# Supplied material
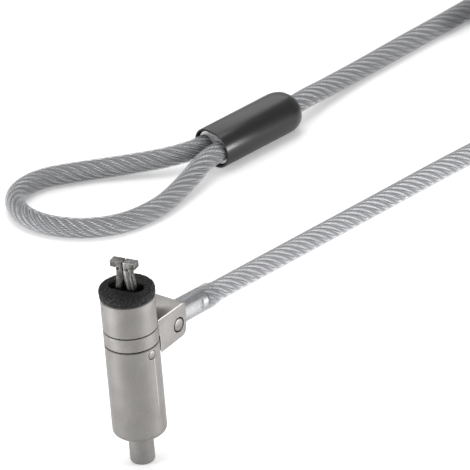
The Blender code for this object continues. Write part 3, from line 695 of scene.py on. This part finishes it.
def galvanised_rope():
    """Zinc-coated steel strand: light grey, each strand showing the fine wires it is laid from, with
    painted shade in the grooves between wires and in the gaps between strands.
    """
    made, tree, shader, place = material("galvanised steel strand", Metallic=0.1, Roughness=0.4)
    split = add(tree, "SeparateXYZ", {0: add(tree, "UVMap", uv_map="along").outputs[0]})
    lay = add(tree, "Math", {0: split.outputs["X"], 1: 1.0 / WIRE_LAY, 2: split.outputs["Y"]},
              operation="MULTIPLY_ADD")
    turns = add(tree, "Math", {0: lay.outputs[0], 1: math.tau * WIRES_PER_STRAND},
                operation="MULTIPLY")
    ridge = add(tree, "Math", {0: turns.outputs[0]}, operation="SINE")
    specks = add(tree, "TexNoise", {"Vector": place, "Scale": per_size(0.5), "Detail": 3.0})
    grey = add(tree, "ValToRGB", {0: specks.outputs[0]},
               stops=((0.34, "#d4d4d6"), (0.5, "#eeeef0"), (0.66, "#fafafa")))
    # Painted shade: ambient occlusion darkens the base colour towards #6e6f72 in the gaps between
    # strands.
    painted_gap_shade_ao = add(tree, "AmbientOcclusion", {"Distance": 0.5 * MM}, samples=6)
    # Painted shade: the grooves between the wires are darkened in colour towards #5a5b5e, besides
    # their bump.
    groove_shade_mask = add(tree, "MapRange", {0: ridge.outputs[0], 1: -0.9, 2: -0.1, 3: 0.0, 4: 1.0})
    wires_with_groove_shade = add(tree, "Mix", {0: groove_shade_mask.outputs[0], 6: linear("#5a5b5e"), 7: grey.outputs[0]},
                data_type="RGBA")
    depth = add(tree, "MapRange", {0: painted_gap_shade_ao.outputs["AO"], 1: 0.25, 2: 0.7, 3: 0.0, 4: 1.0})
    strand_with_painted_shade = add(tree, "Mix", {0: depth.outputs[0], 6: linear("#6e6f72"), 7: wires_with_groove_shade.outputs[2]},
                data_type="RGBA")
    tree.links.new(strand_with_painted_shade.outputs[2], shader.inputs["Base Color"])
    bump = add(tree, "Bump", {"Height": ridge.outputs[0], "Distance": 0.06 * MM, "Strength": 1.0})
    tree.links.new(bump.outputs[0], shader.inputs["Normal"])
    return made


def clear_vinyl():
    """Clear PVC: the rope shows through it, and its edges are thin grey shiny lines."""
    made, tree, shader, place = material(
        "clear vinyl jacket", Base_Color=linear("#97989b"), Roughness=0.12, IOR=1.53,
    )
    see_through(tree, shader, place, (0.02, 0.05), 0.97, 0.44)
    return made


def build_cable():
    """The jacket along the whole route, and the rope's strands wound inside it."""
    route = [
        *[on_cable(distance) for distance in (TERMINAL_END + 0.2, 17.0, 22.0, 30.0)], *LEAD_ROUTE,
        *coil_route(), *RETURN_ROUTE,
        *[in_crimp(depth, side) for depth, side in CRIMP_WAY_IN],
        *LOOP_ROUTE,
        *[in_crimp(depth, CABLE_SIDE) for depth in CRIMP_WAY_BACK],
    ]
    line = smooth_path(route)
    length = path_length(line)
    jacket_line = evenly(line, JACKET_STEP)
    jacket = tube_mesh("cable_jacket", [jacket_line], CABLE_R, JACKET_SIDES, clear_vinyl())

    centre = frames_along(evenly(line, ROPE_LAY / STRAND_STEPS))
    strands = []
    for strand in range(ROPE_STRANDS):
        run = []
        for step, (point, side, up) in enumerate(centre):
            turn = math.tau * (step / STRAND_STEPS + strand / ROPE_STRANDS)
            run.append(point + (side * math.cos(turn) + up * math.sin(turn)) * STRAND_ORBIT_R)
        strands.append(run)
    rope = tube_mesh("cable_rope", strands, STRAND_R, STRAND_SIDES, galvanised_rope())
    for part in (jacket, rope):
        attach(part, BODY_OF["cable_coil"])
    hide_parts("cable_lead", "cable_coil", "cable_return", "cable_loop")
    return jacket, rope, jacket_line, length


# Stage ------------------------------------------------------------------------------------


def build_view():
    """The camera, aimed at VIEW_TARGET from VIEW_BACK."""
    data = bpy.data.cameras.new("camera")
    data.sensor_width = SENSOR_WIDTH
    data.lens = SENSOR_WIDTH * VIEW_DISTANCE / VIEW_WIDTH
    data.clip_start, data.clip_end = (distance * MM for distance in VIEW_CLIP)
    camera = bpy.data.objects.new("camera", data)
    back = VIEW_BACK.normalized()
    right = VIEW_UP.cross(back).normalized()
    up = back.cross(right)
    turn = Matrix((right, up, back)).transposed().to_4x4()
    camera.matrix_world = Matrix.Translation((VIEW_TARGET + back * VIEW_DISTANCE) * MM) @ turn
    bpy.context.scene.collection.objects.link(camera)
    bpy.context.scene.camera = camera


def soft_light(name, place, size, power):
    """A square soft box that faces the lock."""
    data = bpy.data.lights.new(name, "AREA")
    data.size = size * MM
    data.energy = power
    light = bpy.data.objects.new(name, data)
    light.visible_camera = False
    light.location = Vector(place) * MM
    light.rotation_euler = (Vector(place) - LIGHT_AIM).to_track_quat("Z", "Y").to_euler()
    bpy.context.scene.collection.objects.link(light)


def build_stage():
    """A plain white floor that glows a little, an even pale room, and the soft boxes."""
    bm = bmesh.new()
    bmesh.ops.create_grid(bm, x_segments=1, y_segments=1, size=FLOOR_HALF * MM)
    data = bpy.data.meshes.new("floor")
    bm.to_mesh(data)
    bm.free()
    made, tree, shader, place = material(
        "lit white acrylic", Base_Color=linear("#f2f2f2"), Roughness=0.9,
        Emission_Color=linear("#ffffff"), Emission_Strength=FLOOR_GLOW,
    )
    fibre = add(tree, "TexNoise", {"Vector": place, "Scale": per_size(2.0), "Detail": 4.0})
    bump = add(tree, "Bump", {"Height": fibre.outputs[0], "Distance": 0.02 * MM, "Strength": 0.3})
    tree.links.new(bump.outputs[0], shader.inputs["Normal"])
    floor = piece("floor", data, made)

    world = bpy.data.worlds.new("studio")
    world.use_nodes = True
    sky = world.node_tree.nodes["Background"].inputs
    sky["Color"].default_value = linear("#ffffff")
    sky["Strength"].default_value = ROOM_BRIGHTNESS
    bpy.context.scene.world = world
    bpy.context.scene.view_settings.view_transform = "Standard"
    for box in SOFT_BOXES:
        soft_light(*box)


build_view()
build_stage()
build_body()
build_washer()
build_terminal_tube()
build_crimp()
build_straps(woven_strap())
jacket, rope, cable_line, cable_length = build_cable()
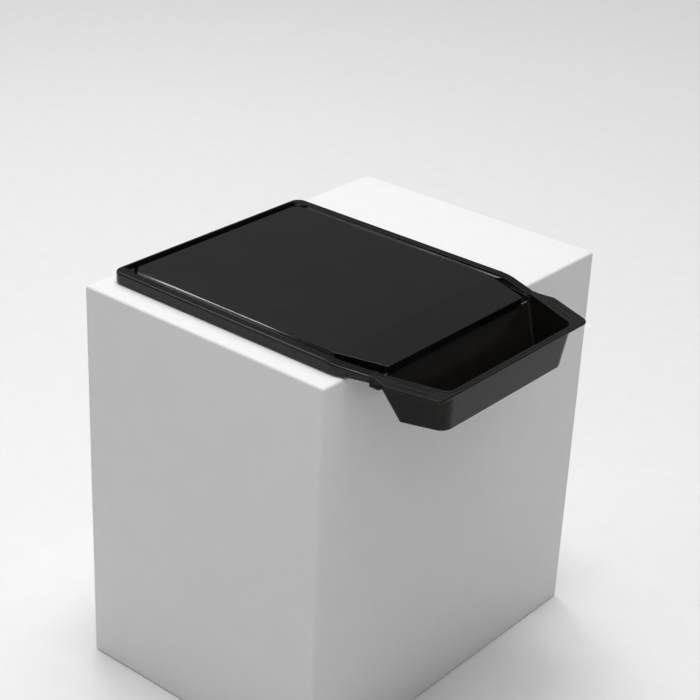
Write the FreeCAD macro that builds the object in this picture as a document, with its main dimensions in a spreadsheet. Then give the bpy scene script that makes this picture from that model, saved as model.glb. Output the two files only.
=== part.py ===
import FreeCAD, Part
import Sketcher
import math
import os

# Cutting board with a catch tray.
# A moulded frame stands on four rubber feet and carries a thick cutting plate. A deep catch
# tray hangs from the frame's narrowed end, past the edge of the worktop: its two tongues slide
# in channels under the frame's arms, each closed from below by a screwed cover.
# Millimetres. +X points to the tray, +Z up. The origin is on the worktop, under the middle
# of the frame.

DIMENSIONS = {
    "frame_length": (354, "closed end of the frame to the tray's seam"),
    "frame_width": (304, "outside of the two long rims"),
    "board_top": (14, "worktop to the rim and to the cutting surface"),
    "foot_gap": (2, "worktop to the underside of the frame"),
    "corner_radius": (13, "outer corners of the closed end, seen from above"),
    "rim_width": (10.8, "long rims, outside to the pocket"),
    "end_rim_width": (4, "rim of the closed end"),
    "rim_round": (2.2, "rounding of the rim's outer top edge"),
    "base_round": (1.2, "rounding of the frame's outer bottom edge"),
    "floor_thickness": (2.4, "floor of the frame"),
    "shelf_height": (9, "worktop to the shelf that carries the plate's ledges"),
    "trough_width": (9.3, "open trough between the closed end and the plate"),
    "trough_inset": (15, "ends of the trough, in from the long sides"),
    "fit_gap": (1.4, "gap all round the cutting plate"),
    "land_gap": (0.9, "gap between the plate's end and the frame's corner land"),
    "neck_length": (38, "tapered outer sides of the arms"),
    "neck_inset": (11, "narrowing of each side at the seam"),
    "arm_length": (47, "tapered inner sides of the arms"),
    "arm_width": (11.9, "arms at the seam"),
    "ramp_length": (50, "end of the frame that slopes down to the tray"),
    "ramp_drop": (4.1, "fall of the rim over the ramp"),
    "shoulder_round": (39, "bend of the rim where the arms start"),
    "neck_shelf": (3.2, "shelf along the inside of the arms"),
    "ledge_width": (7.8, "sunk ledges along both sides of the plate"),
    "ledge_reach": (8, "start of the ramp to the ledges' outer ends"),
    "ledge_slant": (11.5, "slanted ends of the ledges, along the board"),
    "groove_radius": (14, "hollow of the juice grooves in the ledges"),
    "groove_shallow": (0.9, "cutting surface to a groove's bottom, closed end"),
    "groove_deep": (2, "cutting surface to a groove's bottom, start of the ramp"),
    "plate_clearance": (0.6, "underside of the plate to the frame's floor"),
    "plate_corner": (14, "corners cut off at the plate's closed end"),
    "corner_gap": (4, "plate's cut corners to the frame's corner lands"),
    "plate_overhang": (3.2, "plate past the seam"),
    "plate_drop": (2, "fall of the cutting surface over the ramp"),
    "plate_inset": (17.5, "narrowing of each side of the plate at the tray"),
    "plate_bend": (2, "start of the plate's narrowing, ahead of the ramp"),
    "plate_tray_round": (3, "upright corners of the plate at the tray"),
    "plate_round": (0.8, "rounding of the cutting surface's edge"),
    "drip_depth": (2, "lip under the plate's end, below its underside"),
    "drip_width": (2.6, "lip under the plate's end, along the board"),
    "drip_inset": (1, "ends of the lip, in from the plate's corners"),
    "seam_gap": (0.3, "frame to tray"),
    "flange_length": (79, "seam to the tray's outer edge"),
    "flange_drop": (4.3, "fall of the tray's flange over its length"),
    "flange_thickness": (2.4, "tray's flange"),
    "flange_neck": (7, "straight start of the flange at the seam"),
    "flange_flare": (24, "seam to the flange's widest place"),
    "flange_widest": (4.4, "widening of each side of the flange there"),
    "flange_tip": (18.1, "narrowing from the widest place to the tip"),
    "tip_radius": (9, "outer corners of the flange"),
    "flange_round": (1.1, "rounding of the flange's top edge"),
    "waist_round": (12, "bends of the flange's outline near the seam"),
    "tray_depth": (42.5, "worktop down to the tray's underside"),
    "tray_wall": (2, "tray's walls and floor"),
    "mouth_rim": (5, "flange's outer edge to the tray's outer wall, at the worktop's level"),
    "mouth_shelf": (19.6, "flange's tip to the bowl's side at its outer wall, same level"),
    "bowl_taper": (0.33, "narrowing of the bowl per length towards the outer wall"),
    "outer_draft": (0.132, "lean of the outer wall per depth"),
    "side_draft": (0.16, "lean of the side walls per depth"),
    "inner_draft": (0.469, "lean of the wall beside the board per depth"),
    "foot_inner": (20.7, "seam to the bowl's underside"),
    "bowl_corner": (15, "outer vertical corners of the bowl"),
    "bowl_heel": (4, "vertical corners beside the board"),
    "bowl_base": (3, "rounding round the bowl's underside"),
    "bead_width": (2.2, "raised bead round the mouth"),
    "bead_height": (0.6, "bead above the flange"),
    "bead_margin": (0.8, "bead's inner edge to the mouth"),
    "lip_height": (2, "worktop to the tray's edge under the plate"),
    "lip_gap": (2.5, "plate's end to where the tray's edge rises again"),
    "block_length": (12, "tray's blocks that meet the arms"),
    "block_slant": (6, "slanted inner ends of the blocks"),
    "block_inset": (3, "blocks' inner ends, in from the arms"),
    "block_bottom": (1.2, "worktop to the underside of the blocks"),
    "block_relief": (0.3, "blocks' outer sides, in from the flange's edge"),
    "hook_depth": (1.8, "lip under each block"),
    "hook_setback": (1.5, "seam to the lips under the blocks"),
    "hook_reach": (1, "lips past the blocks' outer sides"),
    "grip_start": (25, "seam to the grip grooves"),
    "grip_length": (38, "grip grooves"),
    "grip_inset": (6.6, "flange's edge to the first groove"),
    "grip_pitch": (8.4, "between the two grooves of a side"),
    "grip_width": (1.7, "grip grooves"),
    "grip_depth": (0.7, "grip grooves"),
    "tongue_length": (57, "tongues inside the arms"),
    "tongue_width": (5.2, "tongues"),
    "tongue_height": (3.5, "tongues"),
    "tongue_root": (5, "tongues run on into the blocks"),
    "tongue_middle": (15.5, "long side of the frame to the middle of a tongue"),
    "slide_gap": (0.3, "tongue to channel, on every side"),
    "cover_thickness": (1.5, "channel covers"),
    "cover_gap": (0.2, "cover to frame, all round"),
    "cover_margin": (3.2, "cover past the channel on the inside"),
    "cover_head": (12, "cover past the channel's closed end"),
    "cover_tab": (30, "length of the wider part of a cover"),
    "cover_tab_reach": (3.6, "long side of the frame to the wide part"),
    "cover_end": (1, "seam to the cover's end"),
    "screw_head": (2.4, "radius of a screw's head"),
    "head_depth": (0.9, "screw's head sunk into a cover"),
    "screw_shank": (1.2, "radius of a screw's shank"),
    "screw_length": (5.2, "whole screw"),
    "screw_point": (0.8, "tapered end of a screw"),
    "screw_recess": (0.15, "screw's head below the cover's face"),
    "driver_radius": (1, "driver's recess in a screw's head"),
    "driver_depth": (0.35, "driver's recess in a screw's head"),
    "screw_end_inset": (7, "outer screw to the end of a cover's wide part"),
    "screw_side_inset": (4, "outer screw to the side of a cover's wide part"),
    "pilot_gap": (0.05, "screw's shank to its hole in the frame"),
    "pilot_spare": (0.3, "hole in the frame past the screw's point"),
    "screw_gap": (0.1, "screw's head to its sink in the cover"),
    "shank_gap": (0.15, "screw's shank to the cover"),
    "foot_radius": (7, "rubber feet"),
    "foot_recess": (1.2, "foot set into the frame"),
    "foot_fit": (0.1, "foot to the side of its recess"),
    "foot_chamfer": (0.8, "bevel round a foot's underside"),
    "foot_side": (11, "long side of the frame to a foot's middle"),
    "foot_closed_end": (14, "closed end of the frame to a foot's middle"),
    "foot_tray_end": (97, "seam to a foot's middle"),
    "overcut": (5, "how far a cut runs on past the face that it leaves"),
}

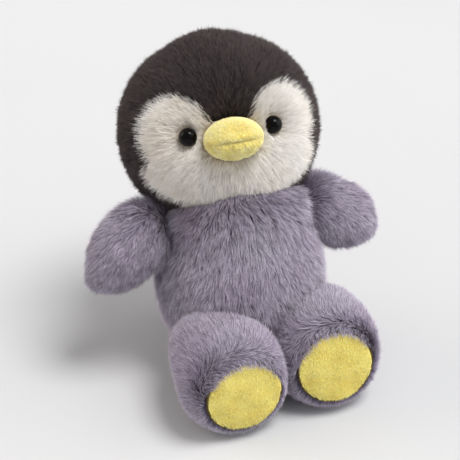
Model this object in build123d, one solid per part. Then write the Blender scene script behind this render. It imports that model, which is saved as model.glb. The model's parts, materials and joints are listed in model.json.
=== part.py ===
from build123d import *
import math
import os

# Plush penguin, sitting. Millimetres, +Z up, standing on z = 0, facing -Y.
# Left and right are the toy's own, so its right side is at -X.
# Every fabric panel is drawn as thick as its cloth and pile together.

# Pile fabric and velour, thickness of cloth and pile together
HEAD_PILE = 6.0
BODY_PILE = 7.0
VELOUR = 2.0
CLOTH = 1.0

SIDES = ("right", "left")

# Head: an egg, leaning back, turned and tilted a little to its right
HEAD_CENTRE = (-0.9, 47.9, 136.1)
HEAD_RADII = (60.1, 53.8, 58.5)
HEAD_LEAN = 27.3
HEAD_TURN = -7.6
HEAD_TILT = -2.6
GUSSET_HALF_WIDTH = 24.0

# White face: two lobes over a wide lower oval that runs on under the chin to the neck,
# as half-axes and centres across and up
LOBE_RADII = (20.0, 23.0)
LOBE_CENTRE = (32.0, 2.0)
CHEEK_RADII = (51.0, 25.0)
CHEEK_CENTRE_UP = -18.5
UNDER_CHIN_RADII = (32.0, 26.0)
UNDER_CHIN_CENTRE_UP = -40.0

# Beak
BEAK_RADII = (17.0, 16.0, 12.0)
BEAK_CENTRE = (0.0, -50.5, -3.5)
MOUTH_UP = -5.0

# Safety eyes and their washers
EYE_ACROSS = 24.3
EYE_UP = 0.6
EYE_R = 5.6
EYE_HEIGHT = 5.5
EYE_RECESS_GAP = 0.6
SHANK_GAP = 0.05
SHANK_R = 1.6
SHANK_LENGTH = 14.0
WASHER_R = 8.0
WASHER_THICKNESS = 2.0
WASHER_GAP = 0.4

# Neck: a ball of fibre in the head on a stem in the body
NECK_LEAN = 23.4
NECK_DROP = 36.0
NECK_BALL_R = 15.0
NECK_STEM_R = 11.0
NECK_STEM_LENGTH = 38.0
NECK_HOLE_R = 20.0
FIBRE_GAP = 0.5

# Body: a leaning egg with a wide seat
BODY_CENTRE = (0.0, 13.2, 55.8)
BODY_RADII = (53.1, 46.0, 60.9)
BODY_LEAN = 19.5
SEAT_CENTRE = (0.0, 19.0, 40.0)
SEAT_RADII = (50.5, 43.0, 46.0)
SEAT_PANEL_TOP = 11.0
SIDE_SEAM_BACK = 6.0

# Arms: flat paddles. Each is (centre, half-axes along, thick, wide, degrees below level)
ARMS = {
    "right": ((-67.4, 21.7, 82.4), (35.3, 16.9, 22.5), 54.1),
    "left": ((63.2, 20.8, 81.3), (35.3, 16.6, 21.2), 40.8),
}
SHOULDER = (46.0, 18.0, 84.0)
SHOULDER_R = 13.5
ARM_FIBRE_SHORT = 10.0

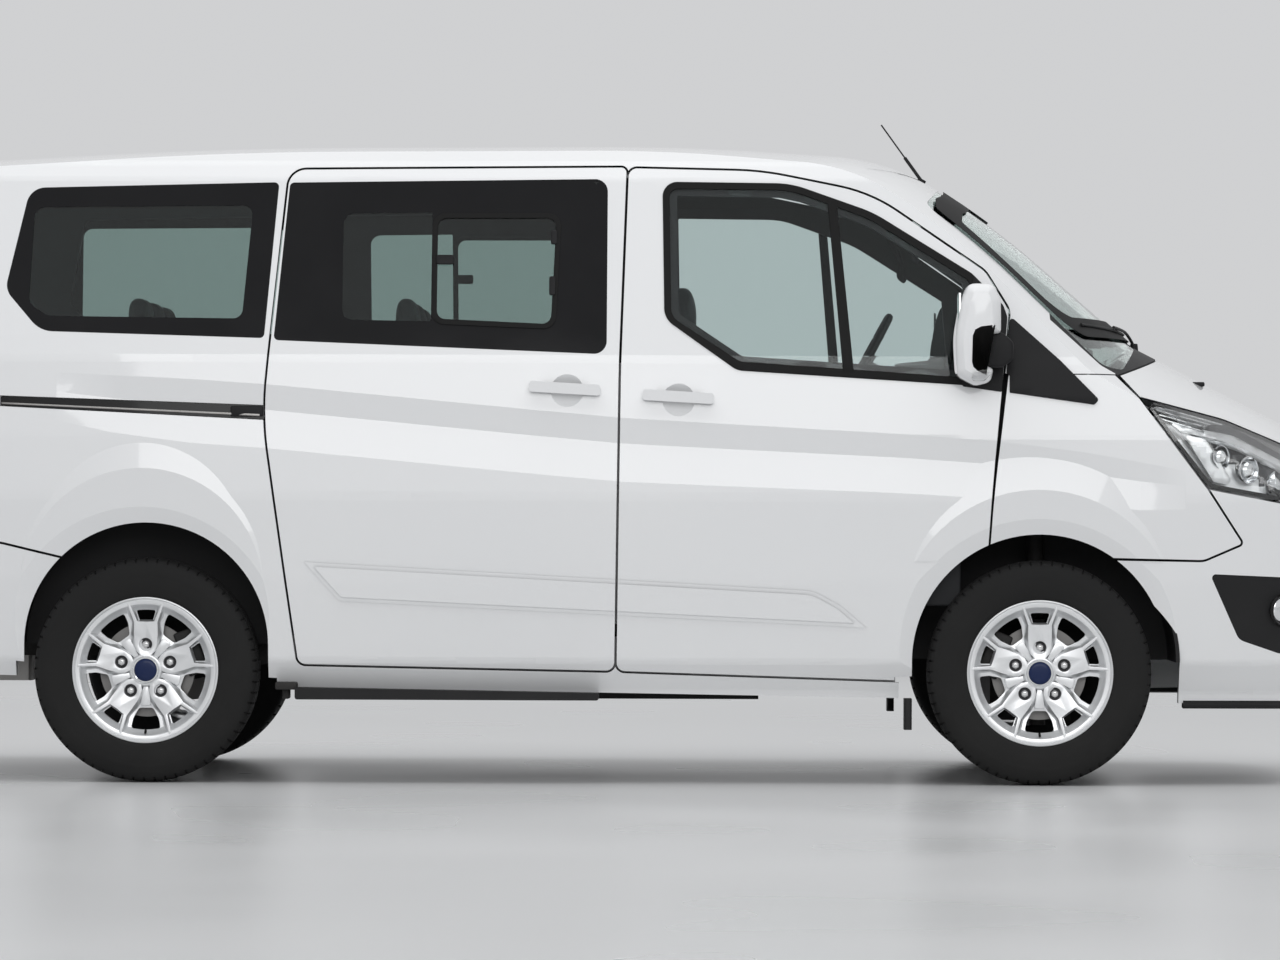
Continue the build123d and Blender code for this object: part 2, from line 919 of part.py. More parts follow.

# Brief
From the listing above, output exactly the run of lines that starts with the line containing "Model this object" and ends with the line containing "GUSSET_HALF_WIDTH = 24.0".

# Task solution
Model this object in build123d, one solid per part. Then write the Blender scene script behind this render. It imports that model, which is saved as model.glb. The model's parts, materials and joints are listed in model.json.
=== part.py ===
from build123d import *
import math
import os

# Plush penguin, sitting. Millimetres, +Z up, standing on z = 0, facing -Y.
# Left and right are the toy's own, so its right side is at -X.
# Every fabric panel is drawn as thick as its cloth and pile together.

# Pile fabric and velour, thickness of cloth and pile together
HEAD_PILE = 6.0
BODY_PILE = 7.0
VELOUR = 2.0
CLOTH = 1.0

SIDES = ("right", "left")

# Head: an egg, leaning back, turned and tilted a little to its right
HEAD_CENTRE = (-0.9, 47.9, 136.1)
HEAD_RADII = (60.1, 53.8, 58.5)
HEAD_LEAN = 27.3
HEAD_TURN = -7.6
HEAD_TILT = -2.6
GUSSET_HALF_WIDTH = 24.0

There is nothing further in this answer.